One of the biggest barriers to home ownership is saving for a deposit and Coronovirus has made aspirant home owners rethink their plans of buying a house. In a recent survey, 67% of those saving for a deposit have said the pandemic is materially affecting their house buying plans.
High street lenders require between five and 10 per cent of the property’s value before they will grant a mortgage. A clean credit history is also expected.
The barrier is not the affordability of the mortgage but the deposit needed. A buyer would need between £10,000 and £20,000 before they could contemplate buying a £200,000 house or flat on the lower rungs of the property ladder across the North. Unless a buyer has access to the ‘bank of mum and dad’, they will likely remain renting privately – which, ironically, will cost them more than the mortgage on their home.
Now, a radically different rent-to-buy option has arrived in the north of England which sees people able to move in to a brand new home without spending a penny in deposit. They rent for a minimum of 5 years, and after this are offered the chance to buy. This period allows them to consolidate savings and build a good credit rating. At the point of purchase, buyers are gifted 10 per cent of the sale price towards their deposit.
This unique approach won Rentplus the coveted NHA award for Most Innovative Home Ownership Solution late last year.
Rentplus chief executive Steve Collins says: “Rentplus has already been successful across the south of the country. Our families have moved into a home without having to have even one penny of deposit.

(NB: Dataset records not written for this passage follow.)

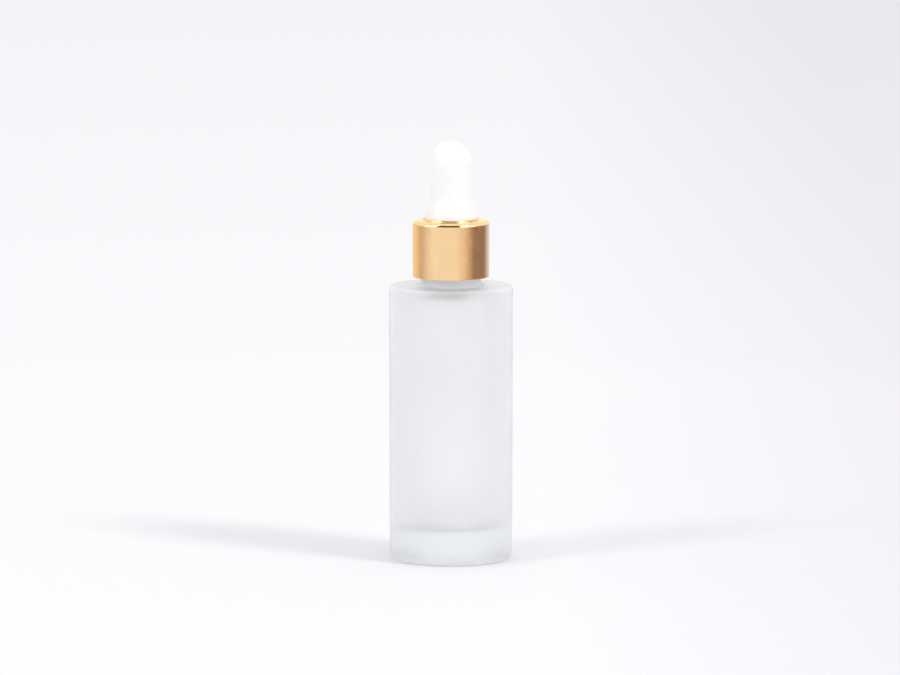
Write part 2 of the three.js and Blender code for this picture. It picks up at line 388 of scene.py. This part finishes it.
def bottle():
    """Straight body, flat shoulder, threaded neck, thick base. Etched on the outside."""
    heel_r = BODY_R - 0.2 * MM  # the wall leans out slightly from heel to shoulder
    heel, corner, fillet, lip = 2.0 * MM, 1.4 * MM, 2.0 * MM, 0.45 * MM
    punt, standing_r = (7.5 * MM, 0.8 * MM), 9.5 * MM
    wall, bore_r = 3.0 * MM, 5.25 * MM
    depth, root, crest = 1.0 * MM, 2.0 * MM, 0.8 * MM  # the thread's ridge
    floor_z, floor_round = 8.9 * MM, 2.0 * MM
    roof_z, roof_round, flare = SHOULDER_Z - 2.2 * MM, 2.0 * MM, 1.5 * MM
    inner_top_r, inner_base_r = BODY_R - wall, heel_r - wall
    body = [
        (0, punt[1]),
        punt,
        *eased(punt, (standing_r, 0)),
        (standing_r, 0),
        *arc(heel_r - heel, heel, heel, -90, 0),
        *arc(BODY_R - corner, SHOULDER_Z - corner, corner, 0, 90),
        *arc(NECK_R + fillet, SHOULDER_Z + fillet, fillet, -90, -180),
    ]
    neck = [
        *rows((NECK_R, SHOULDER_Z + fillet), (NECK_R, RIM_Z - lip), THREAD_ROW),
        *arc(NECK_R - lip, RIM_Z - lip, lip, 0, 90),
    ]
    inside = [
        *arc(bore_r + lip, RIM_Z - lip, lip, 90, 180),
        *arc(bore_r + flare, roof_z + flare, flare, -180, -90),
        *arc(inner_top_r - roof_round, roof_z - roof_round, roof_round, 90, 0),
        *arc(inner_base_r - floor_round, floor_z + floor_round, floor_round, 0, -90),
        (0, floor_z),
    ]

    def threaded(angle, radius, height):
        if abs(radius - NECK_R) > TINY:
            return radius
        return radius + ridge(angle, height, NECK_THREAD_Z, depth, root, crest)

    clear = [0.0] * len(body) + [NECK_CLEARNESS] * len(neck) + [1.0] * len(inside)
    piece = revolve("bottle_glass", body + neck + inside, etched_glass(),
                    clear=clear, reshape=threaded)
    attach(piece, "bottle")
    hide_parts("bottle")


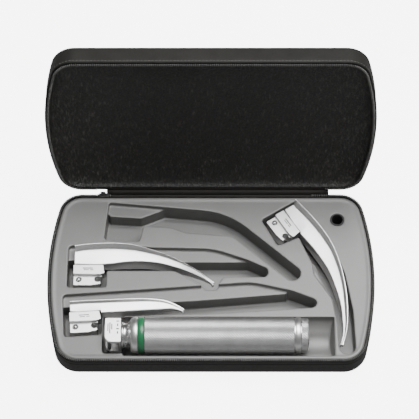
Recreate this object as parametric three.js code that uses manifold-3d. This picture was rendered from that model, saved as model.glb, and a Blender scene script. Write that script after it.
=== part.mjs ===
// Cased fibre-optic laryngoscope set: a zipped carrying case lying open, with a moulded insert
// that holds a battery handle and three curved hook-on blades, and one empty place.
// Millimetres, +Z up, +X to the right of the open case. The origin is the centre of the underside.
import * as THREE from 'three';
import { mergeVertices } from 'three/addons/utils/BufferGeometryUtils.js';
import Module from 'manifold-3d';

const wasm = await Module();
wasm.setup();

// ---------------------------------------------------------------- driving dimensions

// Case, measured at the rim of the base
const CASE_W = 260.2;
const CASE_L = 150.6;
const SIDE_R = 248;            // radius of the bowed short sides
const CORNER_R = 19;
const BASE_H = 23;             // height of the base's rim and of the insert's top face
const BASE_ROUND = 7;          // radius between the base's side wall and its underside
const WALL = 2;
const FIT = 0.4;               // gap between pieces that touch

// Zip: one row of teeth on each rim
const ZIP_H = 1.5;
const ZIP_OUT = 0.2;           // how far the zip stands proud of the wall
const ZIP_W = 2.6;
const ZIP_BACK_X = 92;         // the rows stop here on the hinge side, on both sides of x = 0

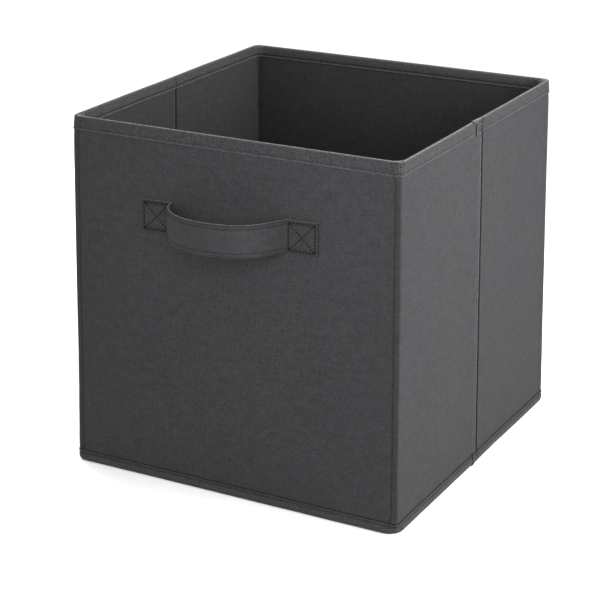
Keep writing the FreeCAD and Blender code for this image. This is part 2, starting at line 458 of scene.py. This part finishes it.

They pay affordable rent until they are in a position to buy the home they are living in, which also saves them considerable sums in removal costs too.”
The business model works by buying newly-built homes from housing developers, some of who have a Section 106 obligation to provide affordable housing on their sites. Rentplus then leases the properties on 20 year contracts to housing associations, which allocate them to those deemed eligible for the scheme.
These include those already on housing association or social housing waiting lists or already renting via the housing association or other social housing providers. Those on waiting lists are judged by local authority criteria as in need of affordable homes. Councils often state that applicants must live in or have a connection to the area, are unable to afford to buy a home on their salary or combined salaries and are working and able to pay rent. Key workers are usually favoured.
In some areas, 35 per cent of those taking a Rentplus property move out of a social rented house into a Rentplus home. This frees up their old property for allocation to those in greater need.
The would-be buyers then move in and pay an affordable rent, which is usually 80 per cent of the local market rate, for five to 20 years on five-year renewable tenancies. This gives them time to save, clear any debt, build a good credit history and become part of the community.
There are no service charges for repairs and maintenance and, after fixed periods, residents are offered the chance to buy the home they are living in. When they have agreed a mortgage, tenants are gifted 10 per cent of the market value of the property to put towards or pay for the deposit.
Rentplus says many of those who rent then buy its homes are key workers such as teachers, NHS and emergency services staff and armed forces personnel. All shared an inability to save for a deposit because their rent and essential outgoings are too high.
The company’s ambition is to deliver 5,000 homes across England by the end of this year and to deliver this, they have recently invested in two new Area Managers for the North East and North West, charged with establishing Rentplus in the North.
Sajjad Hussain and Alasdair Manson both have backgrounds in social housing. Both are actively looking for new housing association partners and are in the market to buy new-build homes for the business.
The expectation is that the first northern Rentplus homes will be available within a year. This should prove attractive to developers who are often bound to provide a proportion of affordable homes through Section 106 agreements. They usually sell these to housing associations but the process is often bureaucratic and lengthy. Housing associations benefit from acquiring new tenures, increased revenues through the rental income with far less risk than borrowing.
Says Mr Manson. “We can also help developers who are planning land purchases and want certainty in finding partners to buy their quota of affordable homes.”
Nurse Nicole Richards, 27, from Northampton, saw no prospect of buying her own home until she was allocated a Rentplus property. Her brother had already bought through shared ownership, but that still requires a hefty deposit, which she did not have. The prospect of only being able to own a percentage of the house also did not appeal to her.
The rent on her previous privately rented home was £725 a month. She is now paying £460 and, from the first month was able to squirrel way £200 a month in an ISA to build up savings. This, combined with the Rentplus gift of 10 per cent of the market value of the property, means she will be ready to buy her home at year five.